Is the U.S. conceding an energy advantage to the Communist Chinese Party (CCP)?
"For over a century, Chevron has been a cornerstone of American energy presence in Venezuela, a country sitting atop the world's largest proven oil reserves—some 300 billion barrels,” added Loomer, noting that in 2024 alone, "Venezuelan crude made up 13% of imports to U.S. Gulf Coast refineries, providing a vital supply of heavy crude to American refiners... which is simply unavailable in large, commercially viable quantities from US domestic oil producers."
According to economists and policy analysts, opinions on sanctions effectiveness remain divided. Venezuelan economist Francisco Rodríguez has noted that while Venezuela would have experienced economic crisis without sanctions, it wouldn't have been as severe, stating: "If it had not been for sanctions, Venezuela would have experienced a large economic crisis in the last decade, but it would have been more like other large economic crises in Latin America and even in prior Venezuela history. It wouldn't have been like what we've seen."

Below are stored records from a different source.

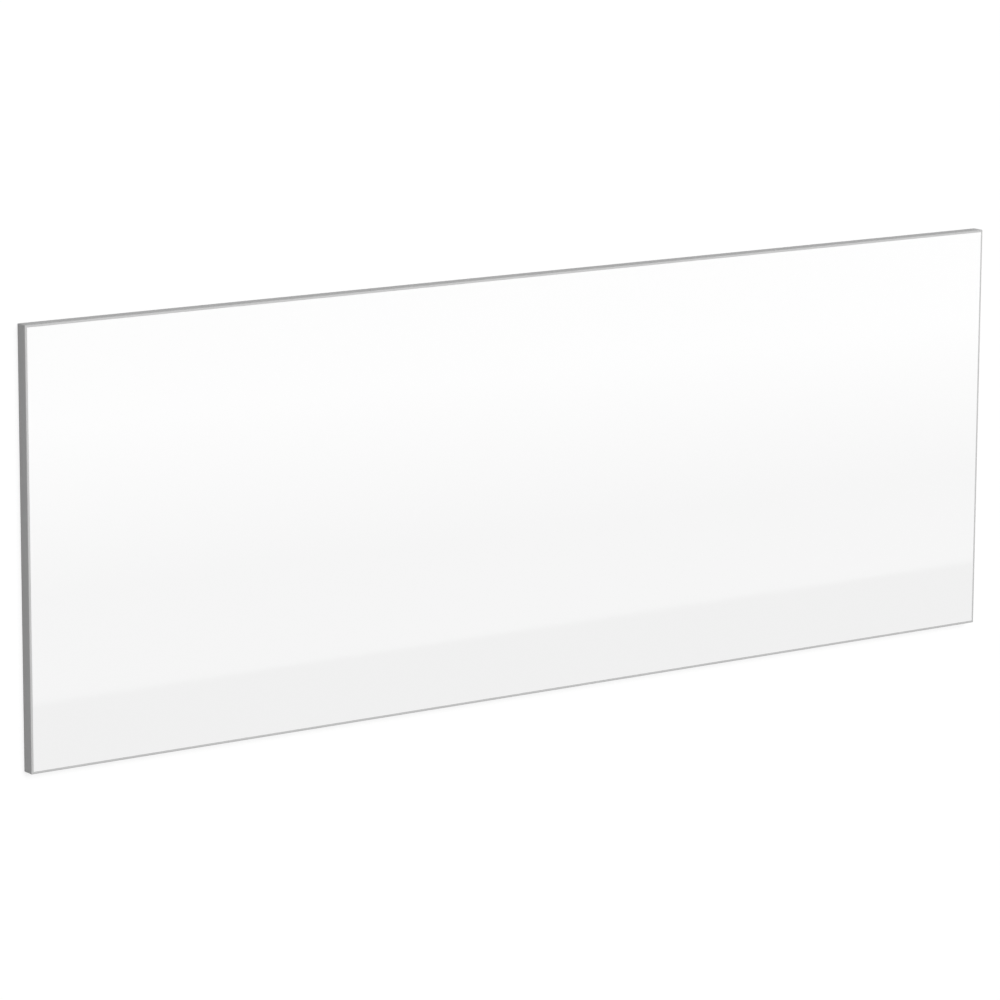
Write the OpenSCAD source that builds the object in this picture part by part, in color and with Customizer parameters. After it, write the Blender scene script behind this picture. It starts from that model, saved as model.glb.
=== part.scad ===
// Bath front panel: a white faced board with grey edging strips on all four edges.
// The panel lies on its back with the decorative face up. X runs along the bath,
// +Y points to the edge that fits under the bath rim, and the origin is the centre
// of the back, on the ground.

/* [Panel] */
// Finished length of the panel, along the bath
panel_l = 1500; // [900:10:1900]
// Finished height of the panel, from the floor edge to the rim edge
panel_h = 550; // [350:5:700]
// Thickness of the board and its edging
panel_t = 18; // [12:1:30]

/* [Edging] */
// Thickness of the edging strips, seen as the border round the face
edging_t = 3; // [1:0.5:5]
// Radius machined along the outer arrises of the edging
arris_r = 1; // [0.3:0.1:2]
// Radius in plan where the strips meet at the four corners
corner_r = 1; // [0.3:0.1:2]

/* [Hidden] */
$fn = 48;

// Both radii are cut in the edging alone, so neither is deeper than the strip.
arris = min(arris_r, edging_t);
corner = min(corner_r, edging_t);

// The board inside its edging, which is also the length of the two short strips.
board_l = panel_l - 2 * edging_t;
board_h = panel_h - 2 * edging_t;

// Places of the strips, each at the middle of its own thickness.
strip_x = (panel_l - edging_t) / 2;
strip_y = (panel_h - edging_t) / 2;

face_white = "#F7F7F7";
edging_grey = "#C4C4C5";

// A rectangle centred on the origin, with four true arcs of radius r at its corners.
module rounded_rect(l, w, r) {
    square([l - 2 * r, w], center = true);
    square([l, w - 2 * r], center = true);
    for (x = [-1, 1], y = [-1, 1])
        translate([x * (l / 2 - r), y * (w / 2 - r)])
            circle(r);
}

// The whole panel as one form, its twelve outer arrises rounded as a cutter leaves them.
module trimmed_form() {
    intersection() {
        linear_extrude(panel_t)
            rounded_rect(panel_l, panel_h, corner);
        translate([0, panel_h / 2, panel_t / 2])
            rotate([90, 0, 0])
                linear_extrude(panel_h)
                    rounded_rect(panel_l, panel_t, arris);
        translate([-panel_l / 2, 0, panel_t / 2])
            rotate([90, 0, 90])
                linear_extrude(panel_l)
                    rounded_rect(panel_h, panel_t, arris);
    }
}

// One strip of edging, l long and w wide in plan, cut from the trimmed form at x, y.
module edging_strip(l, w, x, y) {
    intersection() {
        trimmed_form();
        translate([x, y, panel_t / 2])
            cube([l, w, panel_t], center = true);
    }
}

// Pressed wood board with its white face, cut square on all four edges.
module board() {
    color(face_white)
        translate([0, 0, panel_t / 2])
            cube([board_l, board_h, panel_t], center = true);
}

// The long strips run the full length and cover the ends of the short ones.
module edging_top() {
    color(edging_grey)
        edging_strip(panel_l, edging_t, 0, strip_y);
}

module edging_bottom() {
    color(edging_grey)
        edging_strip(panel_l, edging_t, 0, -strip_y);
}

// The short strips stand between the long ones.
module edging_left() {
    color(edging_grey)
        edging_strip(edging_t, board_h, -strip_x, 0);
}

module edging_right() {
    color(edging_grey)
        edging_strip(edging_t, board_h, strip_x, 0);
}

board();
edging_top();
edging_bottom();
edging_left();
edging_right();
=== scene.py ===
"""A bath front panel lying on its back in a plain white studio.

The panel is a white gloss faced board, edged on all four sides with satin grey strips. The sizes and places of
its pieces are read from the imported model, in metres: X runs along the bath, +Y points to the edge that fits
under the bath rim, and +Z points out of the white face.
"""

import logging
import math
from dataclasses import dataclass
from enum import Enum

import bmesh
import bpy
from mathutils import Euler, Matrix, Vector


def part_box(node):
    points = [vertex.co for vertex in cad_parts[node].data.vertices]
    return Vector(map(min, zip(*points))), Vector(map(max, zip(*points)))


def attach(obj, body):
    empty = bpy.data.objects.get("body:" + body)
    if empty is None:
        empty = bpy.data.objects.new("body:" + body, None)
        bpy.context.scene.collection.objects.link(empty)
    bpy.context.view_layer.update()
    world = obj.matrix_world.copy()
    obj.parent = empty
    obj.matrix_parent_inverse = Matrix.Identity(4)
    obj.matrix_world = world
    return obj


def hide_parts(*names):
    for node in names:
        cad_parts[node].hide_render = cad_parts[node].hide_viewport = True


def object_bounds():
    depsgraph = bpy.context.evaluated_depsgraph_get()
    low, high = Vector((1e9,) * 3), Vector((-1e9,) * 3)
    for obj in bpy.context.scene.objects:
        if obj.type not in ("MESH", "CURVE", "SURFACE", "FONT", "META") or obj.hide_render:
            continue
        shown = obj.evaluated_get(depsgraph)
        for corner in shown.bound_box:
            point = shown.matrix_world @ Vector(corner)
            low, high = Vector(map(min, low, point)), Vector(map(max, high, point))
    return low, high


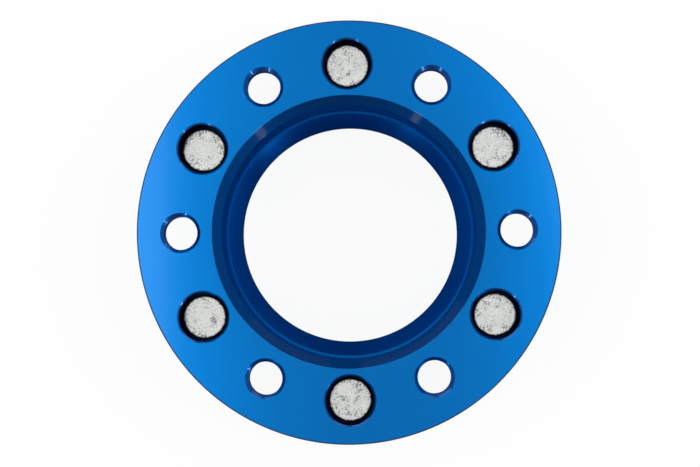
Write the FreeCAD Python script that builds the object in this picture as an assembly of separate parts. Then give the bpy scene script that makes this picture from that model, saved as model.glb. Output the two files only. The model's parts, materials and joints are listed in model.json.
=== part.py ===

The Venezuelan, Maduro Response
For her part, Venezuelan Vice President and Hydrocarbons Minister Delcy Rodriguez took a defiant stance, stating, "If they want our oil, they will have to pay for it," in response to comments by U.S. Energy Secretary Chris Wright criticizing the Maduro government.
Rodriguez has also stated that Venezuela "maintains fluid communications with its foreign partners" and pledged to continue fulfilling existing contracts. In an official statement, she reiterated Caracas' call for foreign investment in its energy sector and emphasized that "international companies do not require authorization from any foreign government as the country does not recognize extraterritorial jurisdiction."
Oil tankers are already lining up in Lake Maracaibo, offering a stark visual of the imminent transition in Venezuela's oil sector.